Reward redistribution
The process of decomposing a single delayed reward into step-level signals so that each intermediate action receives a portion of the total credit.
Return-equivalence
A condition requiring that the sum of redistributed step-level rewards equals the original episode return, ensuring the optimal policy is not changed by the redistribution.
Monte Carlo sampling
A method of estimating expected values by generating many random samples, used in RL to approximate intermediate value functions but computationally expensive for long sequences.
Importance-sampling (PR-style) estimator
A statistical estimator that reweights samples from one distribution to approximate expectations under another, used here to estimate segment utility without generating additional sequences.
Hybrid keyword-entropy segmentation
A strategy that splits CoT traces into segments using keyword-based boundaries and then merges low-entropy (highly predictable) segments to focus credit assignment on informative reasoning steps.
Token-wise reward coefficient (σ)
A per-token weighting factor applied during policy gradient computation that determines how much of the total reward is attributed to each token in the output sequence.

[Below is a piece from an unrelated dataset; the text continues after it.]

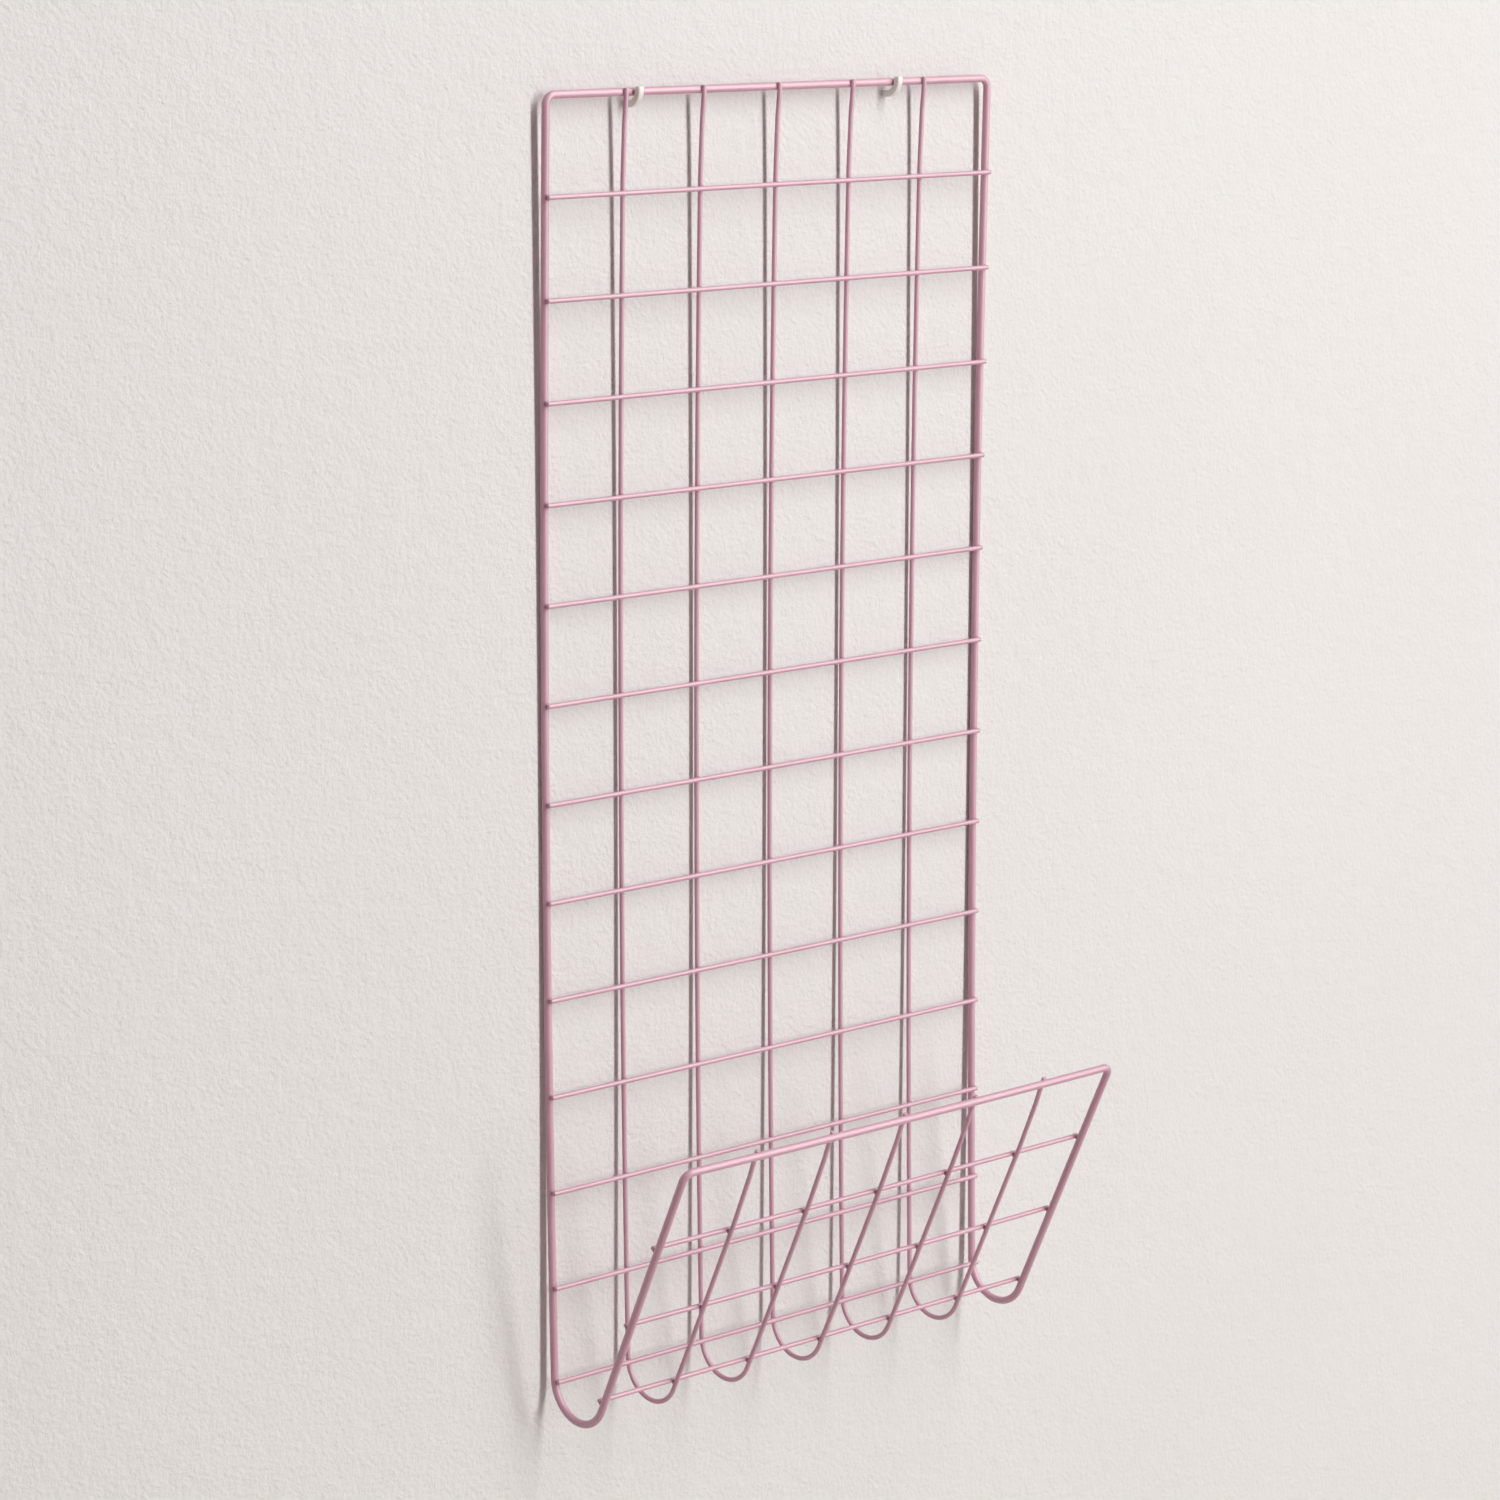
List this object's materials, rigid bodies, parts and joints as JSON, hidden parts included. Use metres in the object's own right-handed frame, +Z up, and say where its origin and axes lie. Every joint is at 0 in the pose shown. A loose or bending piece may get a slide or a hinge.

Markov Decision Process (MDP)
A mathematical framework for sequential decision-making in which an agent takes actions in states to maximize cumulative reward, used here to model CoT generation.
BNPO
A GRPO variant proposed by Xiao et al. (2025) that uses batch-size normalization (σ = 1/|B|) for reward shaping, which the paper notes changes the optimal policy by violating return-equivalence.
DR-GRPO
A GRPO variant proposed by Liu et al. (2025b) that normalizes rewards by the maximum token count in a batch (σ = 1/M), also noted to violate return-equivalence.
Numina-CoT
A dataset of chain-of-thought reasoning examples (Li et al., 2024) used in the paper's experiments, which the paper notes contains a 15% label error rate in its training split.
Policy gradient
A class of reinforcement learning algorithms that optimize a policy by computing the gradient of expected reward with respect to the policy's parameters.